--- begin ---

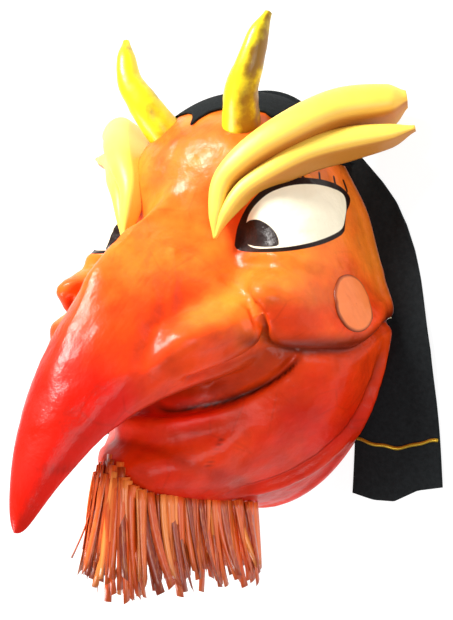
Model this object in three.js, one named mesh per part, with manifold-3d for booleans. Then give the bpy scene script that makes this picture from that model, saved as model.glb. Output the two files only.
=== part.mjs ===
// Carnival mask: a horned, hook-nosed papier-mache face with moulded eyebrows, a straw beard and a black cloth
// veil. It lies on its back rim with the face up. Millimetres: +Z is the way the face looks, +Y its crown and
// +X the viewer's right.
import * as THREE from "three";
import { mergeVertices } from "three/addons/utils/BufferGeometryUtils.js";
import Module from "manifold-3d";

const wasm = await Module();
wasm.setup();

// Driving sizes
const FACE_WIDTH = 264; // across the cheeks, at the rim
const FACE_HEIGHT = 345; // chin to crown, at the rim
const FACE_DEPTH = 110; // rim plane to forehead
const SHELL_WALL = 5; // papier-mache
const RIM_BEAD = 2.5; // how far the rim's rolled edge stands out from the wall above it
const HORN_BASE_RADIUS = 16;
const HORN_TIP_RADIUS = 2.8;
const BROW_DEPTH = 26; // front to back of a moulded eyebrow
const DISC_RADIUS = 20.5; // cheek disc
const DISC_THICKNESS = 1.6;
const CLOTH_THICKNESS = 2;
const TRIM_WIDTH = 2.6; // gold line near the veil's hem
const TRIM_THICKNESS = 0.6;
const HEM_TO_TRIM = 44;
const STRAW_LENGTH = 78;
const STRAW_WIDTH = 9;
const STRAW_THICKNESS = 1.6;
const STRAW_COUNT = 25;
const GAP = 0.3; // between pieces that touch

// The face is drawn on a blank of this size, and stretches with the driving sizes.
const BLANK = { width: 264, height: 345, depth: 110 };
const STRETCH = new THREE.Vector3(
  FACE_WIDTH / BLANK.width,
  FACE_HEIGHT / BLANK.height,
  FACE_DEPTH / BLANK.depth,
);
const drawn = (x, y, z) => new THREE.Vector3(x, y, z).multiply(STRETCH);

// Mesh density
const SECTORS = 70;
const NOSE_RINGS = 8;
const FACE_RINGS = 17;
const INNER_SECTORS = 42;
const INNER_NOSE_RINGS = 5;
const INNER_FACE_RINGS = 8;

const power = (value, exponent) => Math.sign(value) * Math.abs(value) ** exponent;
const hill = (x, y = 0) => Math.exp(-(x * x) - y * y);
const ease = (low, high, value) => {
  const share = THREE.MathUtils.clamp((value - low) / (high - low), 0, 1);
  return share * share * (3 - 2 * share);
};

// Eases from one [place, value] pair to the next.
function through(pairs, place) {
  const next = Math.max(1, pairs.findIndex((pair) => pair[0] >= place));
  const [from, to] = [pairs[next - 1], pairs[next]];
  return THREE.MathUtils.lerp(from[1], to[1], ease(from[0], to[0], place));
}

// A repeatable number from 0 to 1 for each index.
const scatter = (index, salt) => Math.abs((Math.sin(index * 12.9898 + salt * 78.233) * 43758.5453) % 1);

// Face outline, drawn on the blank
const CROWN_Y = 160;
const WIDEST_Y = -20;
const CHIN_Y = CROWN_Y - BLANK.height;
const BOXINESS = 3; // 2 gives an ellipsoid; more squares the face off
const JAW_SLANT = 0.42; // how much the jaw leans in above the rim

function rim(turn) {
  const across = Math.cos(turn);
  const up = Math.sin(turn);
  const half = BLANK.width / 2;
  if (up >= 0) return [half * power(across, 0.84), WIDEST_Y + (CROWN_Y - WIDEST_Y) * up ** 1.82];
  return [half * power(across, 1.08), WIDEST_Y + (WIDEST_Y - CHIN_Y) * power(up, 1.18)];
}

// How deep the face would be at this place if it were flat there: forehead, cheeks, muzzle, chin and sockets.
function fullness(x, y) {
  const side = Math.abs(x);
  const forehead = 11 * ease(25, 85, y) - 20 * ease(105, 165, y);
  const cheek = 56 * hill((side - 110) / 27, (y + 6) / (y > -6 ? 23 : 31));
  const cheekbone = 26 * hill((side - 108) / 30, (y - 28) / 26);
  const roll = 10 * hill((side - 72) / 34, (y - 4) / 16);
  const jaw = 86 * hill(x / 84, (y + 141) / (y > -141 ? 44 : 36));
  const chin = 17 * hill(x / 48, (y + 134) / 28);
  const muzzle = 20 * hill(x / 62, (y + 86) / 30);
  const socket = -9 * hill((side - 50) / 17, (y - 50) / 20);
  return 99 + forehead + cheek + cheekbone + roll + jaw + chin + muzzle + socket;
}

const mouthLine = (x) => -86 + 35 * (x / 96) ** 2;
const creaseLine = (side, z) => -44 + 0.02 * Math.max(0, 100 - side) ** 2 + 21 * ease(58, -4, z) ** 1.4;

// Carving that stands proud of the full face, or is cut into it.
function carving(x, y, z) {
  const side = Math.abs(x);
  const mouth = mouthLine(x);
  const lips = hill((x / 56) ** 2);
  const groove = -5 * hill((y - mouth) / 6) * ease(104, 88, side);
  const upperLip = 2.6 * hill((y - mouth - 12) / 7) * lips;
  const lowerLip = 6.2 * hill((y - mouth + 13) / 8) * lips;
  const underLip = -3.6 * hill((y - mouth + 30) / 9) * lips;
  const above = y - creaseLine(side, z);
  const reach = ease(64, 78, side);
  const crease = -5 * hill(above / 7) * reach;
  const cheekEdge = 5 * hill((above - 14) / 10) * reach;
  const eyeball = 4 * hill((side - 86) / 30, (y - 55) / 22);
  const lid = 2 * hill((y - 25 + 0.006 * (side - 80) ** 2) / 6) * hill((side - 82) / 26);
  return groove + upperLip + lowerLip + underLip + crease + cheekEdge + eyeball + lid;
}

// A point of the bare face: turn goes round from the viewer's right, out is 0 at the middle and 1 at the rim.
function facePoint(turn, out) {
  const [rimX, rimY] = rim(turn);
  const x = out * rimX;
  const y = out * rimY;
  const jaw = ease(-0.2, -0.8, Math.sin(turn));
  const slant = 1 - JAW_SLANT * jaw * ease(0.76, 1, out);
  return [x, y, slant * fullness(x, y) * Math.max(0, 1 - out ** BOXINESS) ** (1 / BOXINESS)];
}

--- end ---

* **Instructions for the task**
Using the data above, reproduce every line exactly.

* **The solution**
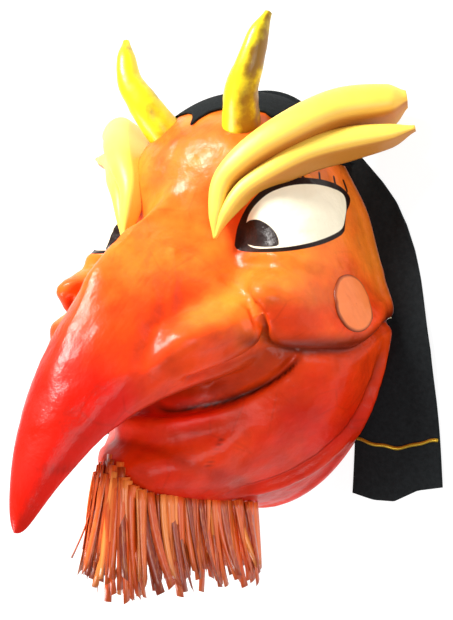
Model this object in three.js, one named mesh per part, with manifold-3d for booleans. Then give the bpy scene script that makes this picture from that model, saved as model.glb. Output the two files only.
=== part.mjs ===
// Carnival mask: a horned, hook-nosed papier-mache face with moulded eyebrows, a straw beard and a black cloth
// veil. It lies on its back rim with the face up. Millimetres: +Z is the way the face looks, +Y its crown and
// +X the viewer's right.
import * as THREE from "three";
import { mergeVertices } from "three/addons/utils/BufferGeometryUtils.js";
import Module from "manifold-3d";

const wasm = await Module();
wasm.setup();

// Driving sizes
const FACE_WIDTH = 264; // across the cheeks, at the rim
const FACE_HEIGHT = 345; // chin to crown, at the rim
const FACE_DEPTH = 110; // rim plane to forehead
const SHELL_WALL = 5; // papier-mache
const RIM_BEAD = 2.5; // how far the rim's rolled edge stands out from the wall above it
const HORN_BASE_RADIUS = 16;
const HORN_TIP_RADIUS = 2.8;
const BROW_DEPTH = 26; // front to back of a moulded eyebrow
const DISC_RADIUS = 20.5; // cheek disc
const DISC_THICKNESS = 1.6;
const CLOTH_THICKNESS = 2;
const TRIM_WIDTH = 2.6; // gold line near the veil's hem
const TRIM_THICKNESS = 0.6;
const HEM_TO_TRIM = 44;
const STRAW_LENGTH = 78;
const STRAW_WIDTH = 9;
const STRAW_THICKNESS = 1.6;
const STRAW_COUNT = 25;
const GAP = 0.3; // between pieces that touch

// The face is drawn on a blank of this size, and stretches with the driving sizes.
const BLANK = { width: 264, height: 345, depth: 110 };
const STRETCH = new THREE.Vector3(
  FACE_WIDTH / BLANK.width,
  FACE_HEIGHT / BLANK.height,
  FACE_DEPTH / BLANK.depth,
);
const drawn = (x, y, z) => new THREE.Vector3(x, y, z).multiply(STRETCH);

// Mesh density
const SECTORS = 70;
const NOSE_RINGS = 8;
const FACE_RINGS = 17;
const INNER_SECTORS = 42;
const INNER_NOSE_RINGS = 5;
const INNER_FACE_RINGS = 8;

const power = (value, exponent) => Math.sign(value) * Math.abs(value) ** exponent;
const hill = (x, y = 0) => Math.exp(-(x * x) - y * y);
const ease = (low, high, value) => {
  const share = THREE.MathUtils.clamp((value - low) / (high - low), 0, 1);
  return share * share * (3 - 2 * share);
};

// Eases from one [place, value] pair to the next.
function through(pairs, place) {
  const next = Math.max(1, pairs.findIndex((pair) => pair[0] >= place));
  const [from, to] = [pairs[next - 1], pairs[next]];
  return THREE.MathUtils.lerp(from[1], to[1], ease(from[0], to[0], place));
}

// A repeatable number from 0 to 1 for each index.
const scatter = (index, salt) => Math.abs((Math.sin(index * 12.9898 + salt * 78.233) * 43758.5453) % 1);

// Face outline, drawn on the blank
const CROWN_Y = 160;
const WIDEST_Y = -20;
const CHIN_Y = CROWN_Y - BLANK.height;
const BOXINESS = 3; // 2 gives an ellipsoid; more squares the face off
const JAW_SLANT = 0.42; // how much the jaw leans in above the rim

function rim(turn) {
  const across = Math.cos(turn);
  const up = Math.sin(turn);
  const half = BLANK.width / 2;
  if (up >= 0) return [half * power(across, 0.84), WIDEST_Y + (CROWN_Y - WIDEST_Y) * up ** 1.82];
  return [half * power(across, 1.08), WIDEST_Y + (WIDEST_Y - CHIN_Y) * power(up, 1.18)];
}

// How deep the face would be at this place if it were flat there: forehead, cheeks, muzzle, chin and sockets.
function fullness(x, y) {
  const side = Math.abs(x);
  const forehead = 11 * ease(25, 85, y) - 20 * ease(105, 165, y);
  const cheek = 56 * hill((side - 110) / 27, (y + 6) / (y > -6 ? 23 : 31));
  const cheekbone = 26 * hill((side - 108) / 30, (y - 28) / 26);
  const roll = 10 * hill((side - 72) / 34, (y - 4) / 16);
  const jaw = 86 * hill(x / 84, (y + 141) / (y > -141 ? 44 : 36));
  const chin = 17 * hill(x / 48, (y + 134) / 28);
  const muzzle = 20 * hill(x / 62, (y + 86) / 30);
  const socket = -9 * hill((side - 50) / 17, (y - 50) / 20);
  return 99 + forehead + cheek + cheekbone + roll + jaw + chin + muzzle + socket;
}

const mouthLine = (x) => -86 + 35 * (x / 96) ** 2;
const creaseLine = (side, z) => -44 + 0.02 * Math.max(0, 100 - side) ** 2 + 21 * ease(58, -4, z) ** 1.4;

// Carving that stands proud of the full face, or is cut into it.
function carving(x, y, z) {
  const side = Math.abs(x);
  const mouth = mouthLine(x);
  const lips = hill((x / 56) ** 2);
  const groove = -5 * hill((y - mouth) / 6) * ease(104, 88, side);
  const upperLip = 2.6 * hill((y - mouth - 12) / 7) * lips;
  const lowerLip = 6.2 * hill((y - mouth + 13) / 8) * lips;
  const underLip = -3.6 * hill((y - mouth + 30) / 9) * lips;
  const above = y - creaseLine(side, z);
  const reach = ease(64, 78, side);
  const crease = -5 * hill(above / 7) * reach;
  const cheekEdge = 5 * hill((above - 14) / 10) * reach;
  const eyeball = 4 * hill((side - 86) / 30, (y - 55) / 22);
  const lid = 2 * hill((y - 25 + 0.006 * (side - 80) ** 2) / 6) * hill((side - 82) / 26);
  return groove + upperLip + lowerLip + underLip + crease + cheekEdge + eyeball + lid;
}

// A point of the bare face: turn goes round from the viewer's right, out is 0 at the middle and 1 at the rim.
function facePoint(turn, out) {
  const [rimX, rimY] = rim(turn);
  const x = out * rimX;
  const y = out * rimY;
  const jaw = ease(-0.2, -0.8, Math.sin(turn));
  const slant = 1 - JAW_SLANT * jaw * ease(0.76, 1, out);
  return [x, y, slant * fullness(x, y) * Math.max(0, 1 - out ** BOXINESS) ** (1 / BOXINESS)];
}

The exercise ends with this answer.